All PDFs in the selected collection or group will be copied into a zotero subdirectory within the directory you specified in the [project.configuration] section to store the results_file_name. Then, prismAId will convert them into text files and run the review process.

The manuscript files are stored locally and are available for inspection and further cleaning and analysis without the need to connect to the Zotero API again.

Review Workflow Integration

Zotero is a powerful and open-source reference management system designed to help you store, organize, and share your literature. You can structure your manuscripts and references using either collections or groups.

In the workflow of a systematic literature review, following any protocol, a Zotero collection or group is the perfect place to store the downloaded manuscripts after identifying them through literature search engines and a carefully defined selection query.

The integration of Zotero with prismAId supports the next step in the workflow: manuscripts are automatically converted and then passed to LLMs for analysis and information extraction.

Once the literature to be reviewed is defined, the Zotero integration only needs to be activated once, as all manuscripts are downloaded and stored in the zotero subdirectory. Subsequent analyses and refinements can be performed on the downloaded texts without requiring further connections to the Zotero API.

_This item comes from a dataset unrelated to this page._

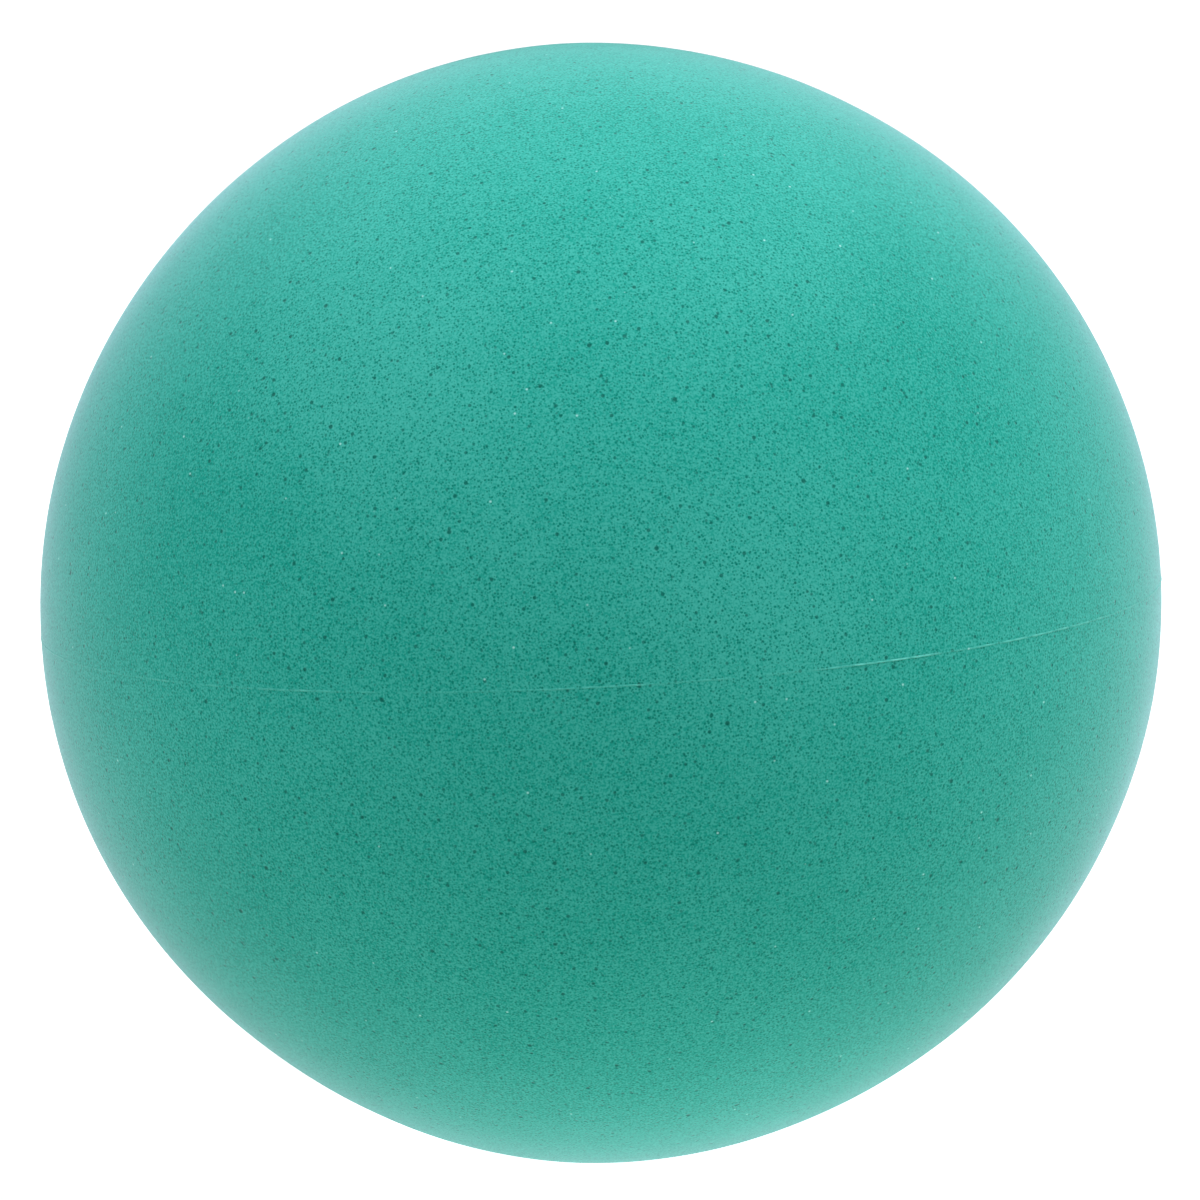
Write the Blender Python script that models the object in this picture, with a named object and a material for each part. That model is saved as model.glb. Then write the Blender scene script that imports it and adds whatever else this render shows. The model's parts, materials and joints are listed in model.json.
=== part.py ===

To disable the Zotero integration, simply leave its fields empty in the [project.zotero] section of the project configuration.

Warning

ATTENTION: The Zotero integration automatically converts PDFs into text using the same methods as those activated by the input_conversion field of [project.configuration]. However, due to the inherent limitations of the PDF format, these conversions might be imperfect. Therefore, both for input_conversion of PDF documents and Zotero integration, please manually check any converted manuscripts for completeness before further processing.